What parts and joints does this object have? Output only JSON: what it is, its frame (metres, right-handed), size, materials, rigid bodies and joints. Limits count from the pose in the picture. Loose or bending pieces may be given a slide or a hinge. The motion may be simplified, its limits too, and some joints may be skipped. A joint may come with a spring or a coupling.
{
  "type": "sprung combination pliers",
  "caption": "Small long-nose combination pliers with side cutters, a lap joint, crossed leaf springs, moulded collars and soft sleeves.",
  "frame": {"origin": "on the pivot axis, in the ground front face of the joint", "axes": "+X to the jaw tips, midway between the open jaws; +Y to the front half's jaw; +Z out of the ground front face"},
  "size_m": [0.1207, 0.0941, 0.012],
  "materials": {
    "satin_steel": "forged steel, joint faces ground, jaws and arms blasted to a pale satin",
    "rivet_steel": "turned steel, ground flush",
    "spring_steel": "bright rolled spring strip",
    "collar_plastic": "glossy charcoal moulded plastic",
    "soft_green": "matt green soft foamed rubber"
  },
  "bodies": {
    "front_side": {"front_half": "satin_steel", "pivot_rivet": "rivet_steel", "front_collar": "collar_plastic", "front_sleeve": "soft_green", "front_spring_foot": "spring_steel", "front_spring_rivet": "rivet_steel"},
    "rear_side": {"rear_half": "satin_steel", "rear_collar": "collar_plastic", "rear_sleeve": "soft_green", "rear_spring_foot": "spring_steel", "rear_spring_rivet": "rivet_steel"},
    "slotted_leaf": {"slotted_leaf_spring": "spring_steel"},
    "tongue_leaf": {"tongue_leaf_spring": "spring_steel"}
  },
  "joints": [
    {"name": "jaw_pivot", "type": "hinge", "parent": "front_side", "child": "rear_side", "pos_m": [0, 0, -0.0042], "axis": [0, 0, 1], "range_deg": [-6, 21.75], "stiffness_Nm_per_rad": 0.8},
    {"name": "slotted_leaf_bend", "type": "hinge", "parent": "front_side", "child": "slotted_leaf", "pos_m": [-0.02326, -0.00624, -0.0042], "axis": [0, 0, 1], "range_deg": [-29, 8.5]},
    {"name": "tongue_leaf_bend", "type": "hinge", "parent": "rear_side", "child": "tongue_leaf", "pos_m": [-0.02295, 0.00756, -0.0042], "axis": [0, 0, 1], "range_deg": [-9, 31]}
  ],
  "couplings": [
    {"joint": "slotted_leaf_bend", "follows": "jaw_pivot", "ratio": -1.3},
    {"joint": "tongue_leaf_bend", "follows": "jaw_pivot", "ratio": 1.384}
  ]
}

- _The exercise_:
From the data above, copy out every line with the string "bodies" in it.

- _Problem solution_:
What parts and joints does this object have? Output only JSON: what it is, its frame (metres, right-handed), size, materials, rigid bodies and joints. Limits count from the pose in the picture. Loose or bending pieces may be given a slide or a hinge. The motion may be simplified, its limits too, and some joints may be skipped. A joint may come with a spring or a coupling.
  "bodies": {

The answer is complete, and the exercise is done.